Ce que n’ont pas manqué de noter certains médias. En France, où le fan club de Milei se résumait un temps au seul Eric Ciotti2, les tenants de l’ultralibéralisme commencent à regarder avec envie celui qui a réussi à mettre en place ces mesures extrêmes sans passer sous les fourches caudines. Depuis, une petite musique se fait entendre. Celle d’une partie très droitière des médias qui entend, par petites touches, amener tranquillement l’idéologie « mileienne », que l’on avait laissée à la case « raisonnable », à celle de « populaire » pour qu’enfin, ultime étape, l’on puisse l’envisager comme une « politique publique » applicable dans l’Hexagone. « Réformes : pourquoi la France devrait s’inspirer de Javier Milei », pouvait-on lire dans la rubrique débat de l’Express.fr. « Michel Barnier devrait s’inspirer de Javier Milei pour redresser la France », explique Michel Taube sur CNews ou dans Opinion Internationale.
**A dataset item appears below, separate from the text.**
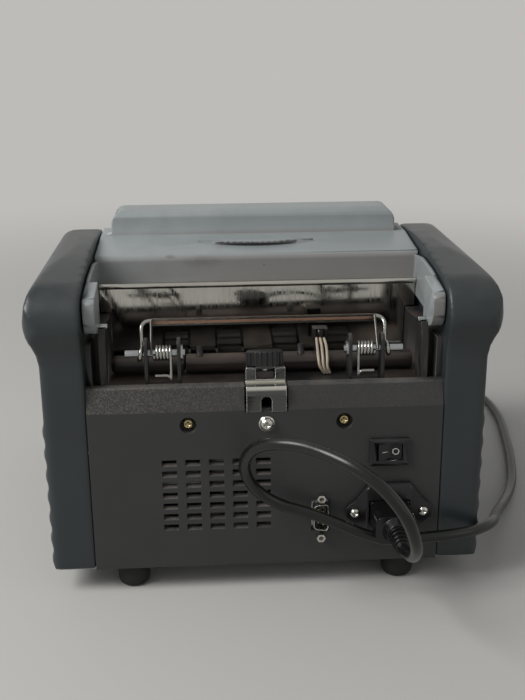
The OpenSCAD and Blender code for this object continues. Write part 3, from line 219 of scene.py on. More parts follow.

Le Figaro y va aussi par petites touches en rapportant par exemple l’analyse de Nicolas Bouzou sur la qualité de la politique argentine.

Et tant pis si près de 2,5 millions de personnes sont passées sous le seuil de pauvreté dans la même période, si le taux de pauvreté extrême atteint presque 20 % de la population. La précarisation du travail, les assurances santé que plus personne ne peut se payer, la fin des normes environnementales — « une entreprise peut polluer une rivière autant qu’elle le souhaite […] la valeur de l’eau est égale à zéro », estime le président argentin — ne sont finalement que des maux nécessaires sur l’autel d’un marché bien portant. Car c’est bien de cela qu’il s’agit. Certains, naïfs, pensaient qu’un chef d’État ou de gouvernement était élu dans le seul but d’améliorer la vie de ses concitoyens. Non, désormais, son rôle est de tout faire pour que les capitaux se portent bien et se développent sans entrave. Le fameux « ruissellement » fera le reste.

Pour l’Argentine, il faudra cependant encore attendre un peu. La cure d’austérité a emmené le pays droit vers la récession. Et l’appareil d’État, qui agonise sous les coups de boutoirs de Javier Milei, aura bien du mal à limiter la casse pour la population.